The second part of the book is far more innovative and refreshing in that Doyle questions our actual understanding of emotions in art. She explains that since the early 1990s contemporary art - mainly with experiential artworks - has invested into the relational aesthetics by creating art practices that produce relationships as their objects and offer an escape route from art as commodity. But has art writing, be it art history or art criticism, adapted to this development? Doyle shows how controversial works have been oversimplified by critics and journalists in that they miss the ways these artists deploy their body to politicize processes. She claims that it is paramount to look beyond the feelings people have about this type of performances to understand the concrete challenge it brings out. For example, artist Aliza Shvarts, a Yale University art student, set out on a year-long performance of repeated self-induced miscarriages. She artificially inseminated herself over the course of nine months and took herbal abortifacients at the same time of her menstrual cycle to facilitate menstruation or miscarriage. The key question raised in her piece: “Was she ever pregnant?” For the artist though it was rather to explore the discursive field surrounding sex and reproduction and the status of the female body. Doyle claims that it would have been far more embarrassing for Yale University to see the pregnancy through than it was for her to have an abortion. That angle was never raised in the controversy produced by the performance. Yale University disavowed any relationship with Shvart’s project by preventing her from submitting it. Thus, according to Doyle this story shows that the interruption of fertilization and pregnancy is seen as part of the practice of sexual life. The project removes the actual topic of sex and romance from the argument, centering it instead on the artist body and its processes and the abortion discourse. Is it a crime or is it not? She compares it with another scandalous performance that of Joseph Deutch, a MFA student at the University of California. He brought what looked like a real gun to the class, told students that it was loaded, and appeared to play Russian roulette with himself.
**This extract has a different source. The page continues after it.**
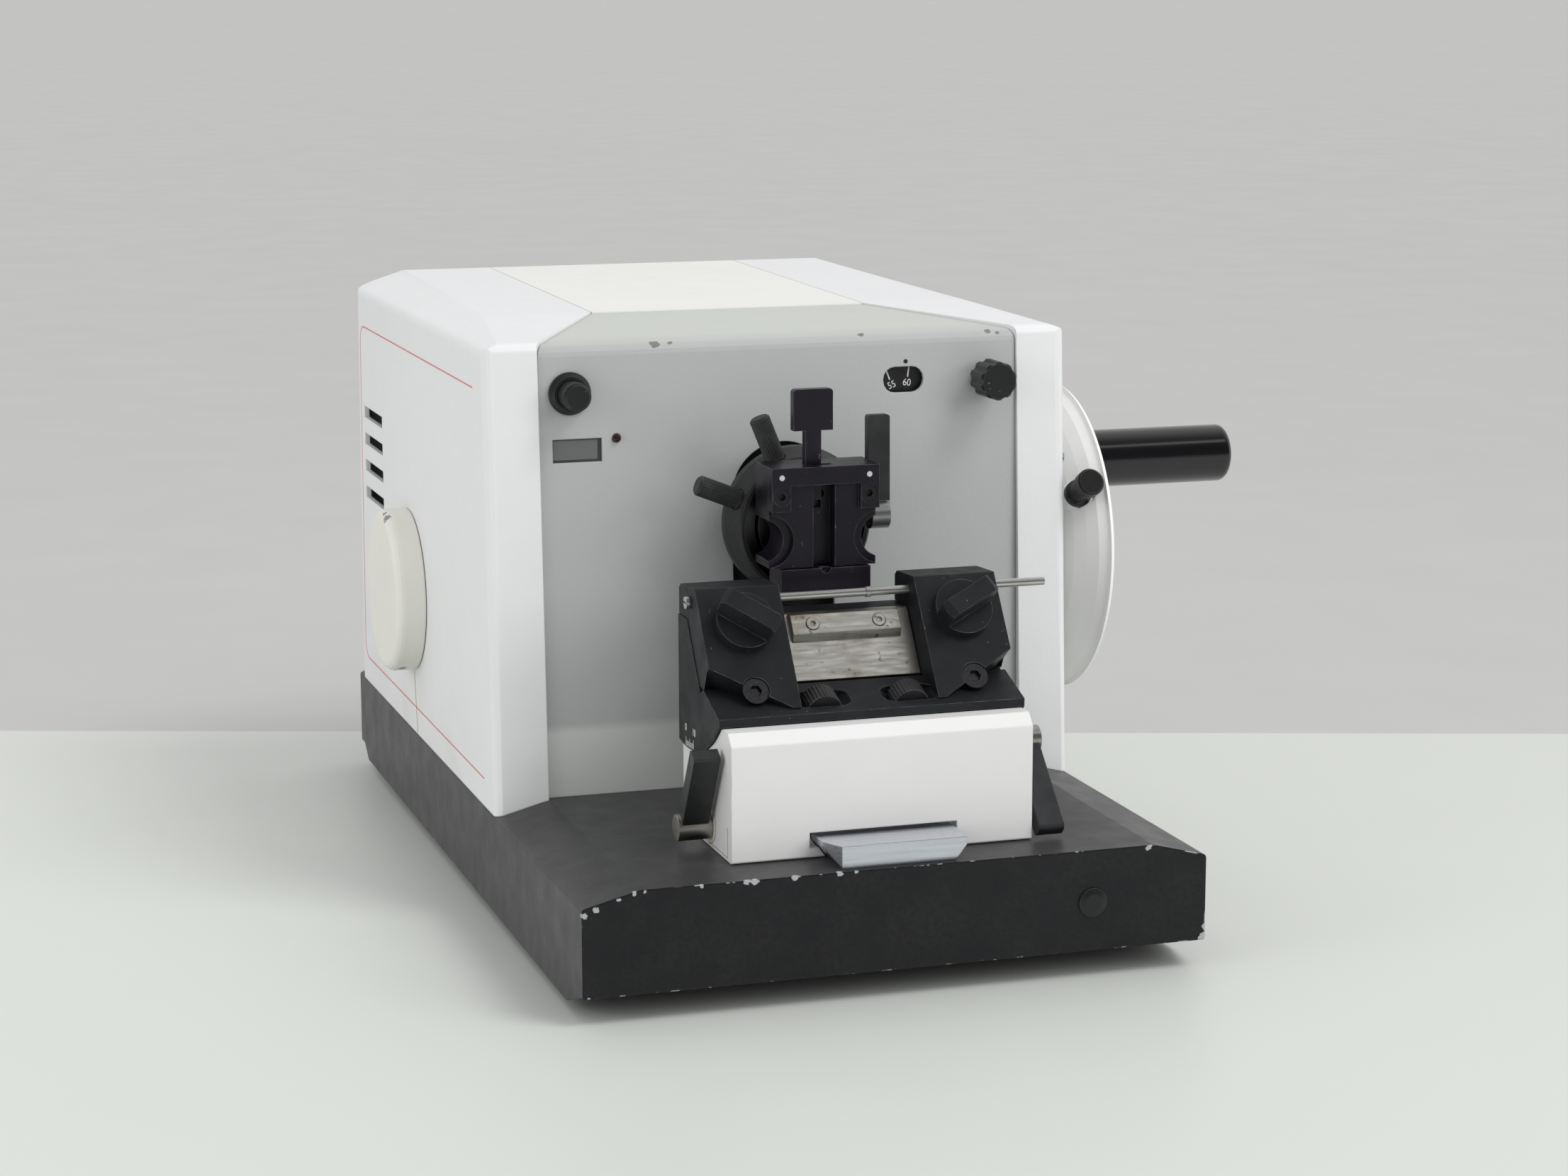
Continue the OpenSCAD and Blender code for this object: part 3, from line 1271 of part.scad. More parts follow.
// One fluted height wheel on its pin
module height_wheel(x) {
    place() color([0.12, 0.12, 0.13]) height_wheel_at(x) {
        difference() {
            cylinder(h = height_wheel_l, r = height_wheel_r, center = true);
            for (i = [0:29])
                rotate([0, 0, i * 12]) translate([height_wheel_r + 0.3, 0, 0])
                    cylinder(h = height_wheel_l + 2, r = 0.7, center = true, $fn = 6);
        }
        translate([0, 0, -height_wheel_l * 0.75])
            cylinder(h = height_wheel_l / 2 + 4, r = 2.5, center = true);
    }
}

module left_height_wheel() {
    height_wheel(-height_wheel_x);
}

module right_height_wheel() {
    height_wheel(height_wheel_x);
}

// One knife jaw: a leaning plate that hooks over the top of the segment
module knife_jaw(side) {
    x0 = side < 0 ? -segment_half + 0.5 : jaw_in_x;
    top_front = jaw_pt((jaw_top_z - jaw_foot[1]) / cos_lean, 0);
    seat_z = jaw_pt(knife_to, jaw_back)[1] + gap;
    outline = [jaw_pt(1.2, 0), top_front, [knife_back_y - 3, jaw_top_z - 1.2],
        [knife_back_y, jaw_top_z - 3.5],
        [knife_back_y, seat_z], jaw_pt(knife_to + 0.2, jaw_back + gap),
        jaw_pt(knife_from + 4, jaw_back + gap),
        [ledge_back_y - 1, ledge_z(ledge_back_y - 1) + gap]];
    difference() {
        slab_x(x0, x0 + jaw_w, rounded(outline, [0.5, 1, 1, 1, 0.5, 0, 0.5, 0.5]));
        jaw_facet(side);
        on_jaw(side * knob_x, 12.5, 0) translate([0, 0, -3]) cylinder(h = 10, r = jaw_screw_r + 0.25);
        on_jaw(side * knob_x, 12.5, 0) translate([0, 0, -jaw_t - 5]) cylinder(h = jaw_t + 6, r = 4.2);
        on_jaw(side * knob_x, 47, 0) translate([0, 0, -jaw_t + 4]) cylinder(h = jaw_t + 6, r = 5 + running);
        rod_x(x0 - cut, x0 + jaw_w + cut, guard_y, guard_z, guard_r);
    }
}

// Facet cut off the jaw's inner lower corner
module jaw_facet(side) {
    x = side * jaw_in_x;
    on_jaw(x, 0, 0) translate([0, 0, -jaw_t / 2]) rotate([0, 0, side * 31])
        translate([side < 0 ? -40 : -22, -40, -30])
        rotate([0, side * 14, 0]) cube([62, 40, 60]);
}

// Both knife jaws
module knife_jaws() {
    place() color([0.13, 0.14, 0.15])
        for (side = [-1, 1])
            knife_jaw(side);
}

// Large socket screws of the jaws
module jaw_screws() {
    place() color([0.13, 0.13, 0.14])
        for (side = [-1, 1])
            on_jaw(side * knob_x, 12.5, 0) difference() {
                union() {
                    translate([0, 0, -2.8]) cylinder(h = 2.2, r = jaw_screw_r);
                    translate([0, 0, -jaw_t]) cylinder(h = jaw_t - 2.8, r = 4);
                }
                translate([0, 0, -2.4]) cylinder(h = 4, r = 3, $fn = 6);
            }
}

// Knife guard rod with its collar and its slotted end
module guard_rod() {
    place() color([0.75, 0.75, 0.76]) {
        rod_x(-segment_half, guard_end_x, guard_y, guard_z, guard_r - 0.01);
        rod_x(12.5, 15, guard_y, guard_z, guard_r + 0.5);
        difference() {
            rod_x(-segment_half - 2, -segment_half, guard_y, guard_z, 3);
            block([-segment_half - 3, guard_y - 4, guard_z - 0.5],
                [-segment_half - 1, guard_y + 4, guard_z + 0.5]);
        }
    }
}

// Steel plate that backs the knife, with the block and its two screws in front of it
module pressure_plate() {
    block_w = 2 * jaw_in_x - 13.8;
    face = jaw_back + gap;
    plate_t = 3.4;
    plate = [jaw_pt(knife_from + 1.5, face), jaw_pt(knife_from + 1.5, face + plate_t),
        jaw_pt(knife_to - 2.5, face + plate_t),
        jaw_pt(knife_to - 1, face + plate_t - 1.5), jaw_pt(knife_to - 1, face)];
    pad = [jaw_pt(42, face + plate_t), jaw_pt(45, face + plate_t + 3.8), jaw_pt(55, face + plate_t + 3.8),
        jaw_pt(57.3, face + plate_t + 2), jaw_pt(57.3, face + plate_t)];
    screw_x = jaw_in_x - 17.5;
    screw_at = 50;
    place() color([0.7, 0.68, 0.62]) {
        slab_x(-jaw_in_x + 0.4, jaw_in_x - 0.4, plate);
        difference() {
            slab_x(-block_w / 2, block_w / 2, pad);
            for (x = [-screw_x, screw_x])
                on_jaw(x, screw_at, face + plate_t + 2.8) cylinder(h = 3, r = 3.4);
        }
        for (x = [-screw_x, screw_x])
            on_jaw(x, screw_at, face + plate_t + 2.7) difference() {
                cylinder(h = 1.6, r = 3.2);
                translate([0, 0, 0.6]) cylinder(h = 2, r = 1.5, $fn = 6);
            }
    }
}

// One jaw knob: a disc with a bar grip across it, on a round shank
module jaw_knob(side, turn) {
    place() color([0.11, 0.11, 0.12]) on_jaw(side * knob_x, 47, 0) {
        translate([0, 0, 0.5]) cylinder(h = 4.5, r = knob_r);
        translate([0, 0, 5]) rotate([0, 0, turn]) intersection() {
            rotate([90, 0, 0]) translate([0, 0, -4.5]) linear_extrude(9)
                polygon(rounded([[-knob_r, 0], [knob_r, 0], [knob_r + 1, knob_grip_h - 3],
                [knob_r - 2, knob_grip_h],
                    [-knob_r + 2, knob_grip_h], [-knob_r - 1, knob_grip_h - 3]], [0, 0, 1, 1, 1, 1]));
            translate([0, 0, -cut]) cylinder(h = knob_grip_h + 2, r = knob_r + 0.8);
        }
        translate([0, 0, -jaw_t + 4.3]) cylinder(h = jaw_t - 3.8, r = 5);
    }
}

module left_jaw_knob() {
    jaw_knob(-1, -36);
}

module right_jaw_knob() {
    jaw_knob(1, 28);
}

base_casting();
rubber_feet();
base_plug();
left_side_cover();
right_side_cover();
top_lid();
front_panel();
rear_panel();
mains_inlet();
display_window();
status_lamp();
mode_collar();
mode_knob();
thickness_knob();
thickness_shaft();
dial_disc();
main_frame();
shaft_bushes();
feed_rails();
feed_motor();
coarse_bracket();
handwheel();
main_shaft();
crank_disc();
grip_spindle();
crank_grip();
wheel_lock_knob();
coarse_wheel();
coarse_shaft();
feed_slide();
guide_rods();
feed_spindle();
slot_shutter();
carriage();
specimen_arm();
head_ring();
nod_screw();
swing_screw();
swivel_ring();
swivel_block();
clamp_body();
clamp_frame();
clamp_screws();
clamp_lever();
lower_jaw();
release_lever();
knife_rail();
knife_base();
rail_lever();
angle_lever();
holder_segment();
knife_jaws();
jaw_screws();
guard_rod();
pressure_plate();
left_jaw_knob();
right_jaw_knob();
left_height_wheel();
right_height_wheel();
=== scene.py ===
import math

import bpy
from mathutils import Matrix, Vector


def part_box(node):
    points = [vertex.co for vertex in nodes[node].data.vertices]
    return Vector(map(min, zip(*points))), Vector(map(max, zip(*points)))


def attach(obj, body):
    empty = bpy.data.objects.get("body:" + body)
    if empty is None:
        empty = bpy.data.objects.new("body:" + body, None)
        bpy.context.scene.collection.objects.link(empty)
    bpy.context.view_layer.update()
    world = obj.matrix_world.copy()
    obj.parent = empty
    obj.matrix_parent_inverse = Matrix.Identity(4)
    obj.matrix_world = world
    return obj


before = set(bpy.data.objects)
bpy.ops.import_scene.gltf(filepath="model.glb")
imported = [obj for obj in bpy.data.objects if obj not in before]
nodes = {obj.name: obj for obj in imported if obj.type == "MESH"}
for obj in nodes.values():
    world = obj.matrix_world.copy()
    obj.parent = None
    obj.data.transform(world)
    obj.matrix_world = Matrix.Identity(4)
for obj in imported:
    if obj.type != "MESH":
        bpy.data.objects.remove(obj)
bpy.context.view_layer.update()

# X and Y run from the middle of the whole object; these lead back to the middle of the base, in metres
MID_X = 0.04315
MID_Y = 0.001


def at(x, y, z):
    """A point in millimetres from the middle of the base, in the row frame in metres."""
    return Vector((x / 1000 - MID_X, y / 1000 + MID_Y, z / 1000))


# Camera, fitted to the photograph; the angles are in radians, the place in millimetres
CAMERA_PLACE = (-509.12, -1684.41, 479.32)
LENS_MM, SENSOR_MM = 76.245, 36.0
yaw, pitch, roll = 0.30886, 0.186366, -0.00185
forward = Vector((math.sin(yaw) * math.cos(pitch), math.cos(yaw) * math.cos(pitch), -math.sin(pitch)))
side = Vector((math.cos(yaw), -math.sin(yaw), 0.0))
upward = side.cross(forward)
right = side * math.cos(roll) + upward * math.sin(roll)
up = upward * math.cos(roll) - side * math.sin(roll)
lens = bpy.data.cameras.new("camera")
lens.sensor_width = SENSOR_MM
lens.lens = LENS_MM
lens.clip_start, lens.clip_end = 0.05, 200.0
camera = bpy.data.objects.new("camera", lens)
bpy.context.collection.objects.link(camera)
turned = Matrix((right, up, -forward)).transposed().to_4x4()
camera.matrix_world = Matrix.Translation(at(*CAMERA_PLACE)) @ turned
bpy.context.scene.camera = camera
bpy.context.scene.view_settings.view_transform = "Standard"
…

No one was hurt, but some students were upset – Deutch had to deal with an angry university administration, which reprimanded him for not having thought about the consequences of his performance.
With her case studies, Doyle points out the latent false assumption that we can only be smart about emotions if we are cynical about them, running the risk of over simplifying the artworks’ messages. She argues that we have been working with inadequate models for what feelings are and how they work. In the popular ‘expressive’ model used to date, “feelings are assumed to originate inside the body and to find expression on or outside it”. This underscores emotion as something lifted from a depth to a surface. It leads us to measure representations of emotion according to how well we are convinced that those feelings represent the subject’s interior life and according to how those feelings correspond to the interior lives of the audience. Taking examples of Andy Warhol’s work, Doyle explains that Pop Art flattens out not only the image on the canvas but also the subject. With his use of mechanical reproduction and the impersonal appearance of his portraits, Warhol is dismantling models of expression as the “waning of affect” formulated by Fredric Jameson.
Warhol’s work appears as an attack on authenticity and expression because it works against the models of subjective experience through which expression and emotion are articulated as one and the same process. People did respond to his work. Doyle explains that this emotional charge belongs neither to the artist nor the viewers but instead to the public sphere constituted around the subjects: celebrities, brands, iconic newspaper photos, etc. These works are about the way our own feelings seem to belong to someone else. Warhol shows that an expression does not represent an already existing feeling; it is the thing, the object that sets emotions into motion. Thus, emotions are inter-subjective; they do not happen inside the individual but in relation to others. Emotions do more than marking boundaries between the self and the other: They bring them into being. In effect, artists often declare that they are more interested in the viewer’s reaction than what they personally intended to express as they see their artwork as an object in a context. We could argue that when we are isolated, outside a socially charged context that triggers feelings and emotions, we have more space to become mindful as there is no boundary brought into being by emotions - the Eastern philosophy notion of ‘going beyond your senses’ then becomes clearer. Emotions are neither objects nor property of people. The affective intensity of the space around works of art marks a starting point for critical engagement not a limit.
Hence, this type of difficult artworks questions what emotion is, where it comes from, to whom it belongs and even whether it can be thought of as belonging. Doyle argues that the ‘expressive’ model of expression is to many critics an assertion of a simplistic model for identity, even when such a work refuses those very ideologies. “The feelings imagined as outside art history have been mystified as that which is inside and as therefore belonging neither to the art object nor to the discourse about it. Emotion is in fact the site of connection and intimacy … of political work”. This model was developed for postmodern art and, in particular, politically engaged pieces. Could we argue for it to be applied to all others, irrespective of their time? Despite the challenges it encounters, controversial performance art is becoming popular, seen as a cost effective mean to manifest human rights for example. In 2011, the Egyptian student Aliaa Elmahdy filmed herself and two of her friends nude in front of her embassy in Denmark and posted the video on her blog. She not only claimed the right to expose and do whatever pleases her with her body but also expressed her anger against the Egyptian society dominated by male chauvinism and religion. Time of hardships may not be bad news after all as artists go back to themselves and stop pleasing funding organisations.